• [What to do]:
What is needed is an exact copy of the lines from the one containing "root.data.shade_smooth()" to the one containing "for node in", both lines included, and no other lines.

• [Data section]:
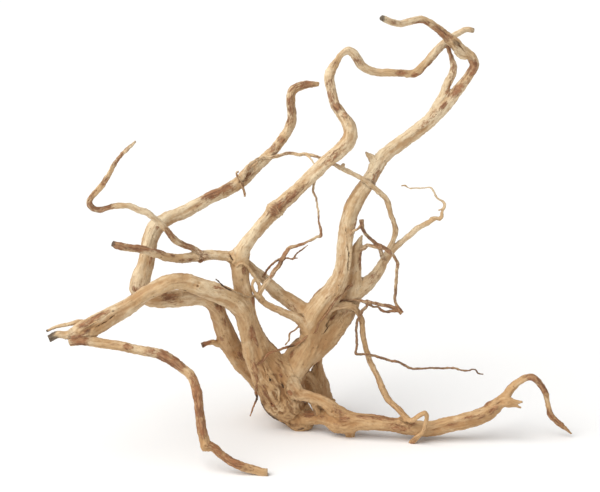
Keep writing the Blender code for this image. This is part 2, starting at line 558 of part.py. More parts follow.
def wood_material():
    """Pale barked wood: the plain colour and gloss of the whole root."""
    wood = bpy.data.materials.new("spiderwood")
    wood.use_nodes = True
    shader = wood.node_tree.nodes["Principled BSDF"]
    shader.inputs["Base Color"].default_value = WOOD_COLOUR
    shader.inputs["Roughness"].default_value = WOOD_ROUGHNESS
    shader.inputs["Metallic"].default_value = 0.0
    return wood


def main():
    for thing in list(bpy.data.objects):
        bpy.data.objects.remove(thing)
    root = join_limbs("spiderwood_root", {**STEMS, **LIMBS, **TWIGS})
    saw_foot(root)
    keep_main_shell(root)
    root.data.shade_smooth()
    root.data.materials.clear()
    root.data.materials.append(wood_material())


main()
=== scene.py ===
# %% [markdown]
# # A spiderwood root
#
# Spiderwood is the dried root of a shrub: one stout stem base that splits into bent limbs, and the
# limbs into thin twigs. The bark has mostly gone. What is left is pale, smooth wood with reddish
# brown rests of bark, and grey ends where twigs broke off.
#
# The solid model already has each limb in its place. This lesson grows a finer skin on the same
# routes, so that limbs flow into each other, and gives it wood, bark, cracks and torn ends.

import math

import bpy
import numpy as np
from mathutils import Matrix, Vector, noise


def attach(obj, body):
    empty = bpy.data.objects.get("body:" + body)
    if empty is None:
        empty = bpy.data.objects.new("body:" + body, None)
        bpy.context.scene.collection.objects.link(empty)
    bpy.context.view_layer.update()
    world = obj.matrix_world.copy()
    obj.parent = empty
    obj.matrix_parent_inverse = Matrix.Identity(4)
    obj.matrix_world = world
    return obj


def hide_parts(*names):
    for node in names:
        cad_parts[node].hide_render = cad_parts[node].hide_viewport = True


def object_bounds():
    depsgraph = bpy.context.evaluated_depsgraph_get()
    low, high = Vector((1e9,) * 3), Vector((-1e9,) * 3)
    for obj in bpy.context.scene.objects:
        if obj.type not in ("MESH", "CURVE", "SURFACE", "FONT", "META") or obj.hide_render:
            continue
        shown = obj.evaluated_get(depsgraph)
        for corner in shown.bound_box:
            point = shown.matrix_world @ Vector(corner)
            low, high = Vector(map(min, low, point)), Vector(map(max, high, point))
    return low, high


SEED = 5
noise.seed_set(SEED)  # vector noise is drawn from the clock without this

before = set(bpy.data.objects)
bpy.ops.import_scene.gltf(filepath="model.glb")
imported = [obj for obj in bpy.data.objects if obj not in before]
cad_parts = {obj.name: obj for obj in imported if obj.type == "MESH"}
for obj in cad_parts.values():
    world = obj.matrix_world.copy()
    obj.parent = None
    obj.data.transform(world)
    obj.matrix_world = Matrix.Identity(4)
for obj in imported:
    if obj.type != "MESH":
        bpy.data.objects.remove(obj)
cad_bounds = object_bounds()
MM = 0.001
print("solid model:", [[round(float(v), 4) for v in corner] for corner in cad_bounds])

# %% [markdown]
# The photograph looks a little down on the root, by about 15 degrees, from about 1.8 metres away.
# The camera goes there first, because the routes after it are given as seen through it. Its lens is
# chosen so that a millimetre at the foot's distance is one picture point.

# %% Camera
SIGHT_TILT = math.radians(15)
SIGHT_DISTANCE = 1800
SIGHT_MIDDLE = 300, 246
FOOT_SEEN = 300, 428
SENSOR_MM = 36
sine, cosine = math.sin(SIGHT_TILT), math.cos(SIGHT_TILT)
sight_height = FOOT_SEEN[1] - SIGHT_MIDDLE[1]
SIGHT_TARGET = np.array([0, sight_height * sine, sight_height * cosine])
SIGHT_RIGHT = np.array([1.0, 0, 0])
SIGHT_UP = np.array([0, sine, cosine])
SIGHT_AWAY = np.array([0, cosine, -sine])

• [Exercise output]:
    root.data.shade_smooth()
    root.data.materials.clear()
    root.data.materials.append(wood_material())


main()
=== scene.py ===
# %% [markdown]
# # A spiderwood root
#
# Spiderwood is the dried root of a shrub: one stout stem base that splits into bent limbs, and the
# limbs into thin twigs. The bark has mostly gone. What is left is pale, smooth wood with reddish
# brown rests of bark, and grey ends where twigs broke off.
#
# The solid model already has each limb in its place. This lesson grows a finer skin on the same
# routes, so that limbs flow into each other, and gives it wood, bark, cracks and torn ends.

import math

import bpy
import numpy as np
from mathutils import Matrix, Vector, noise


def attach(obj, body):
    empty = bpy.data.objects.get("body:" + body)
    if empty is None:
        empty = bpy.data.objects.new("body:" + body, None)
        bpy.context.scene.collection.objects.link(empty)
    bpy.context.view_layer.update()
    world = obj.matrix_world.copy()
    obj.parent = empty
    obj.matrix_parent_inverse = Matrix.Identity(4)
    obj.matrix_world = world
    return obj


def hide_parts(*names):
    for node in names:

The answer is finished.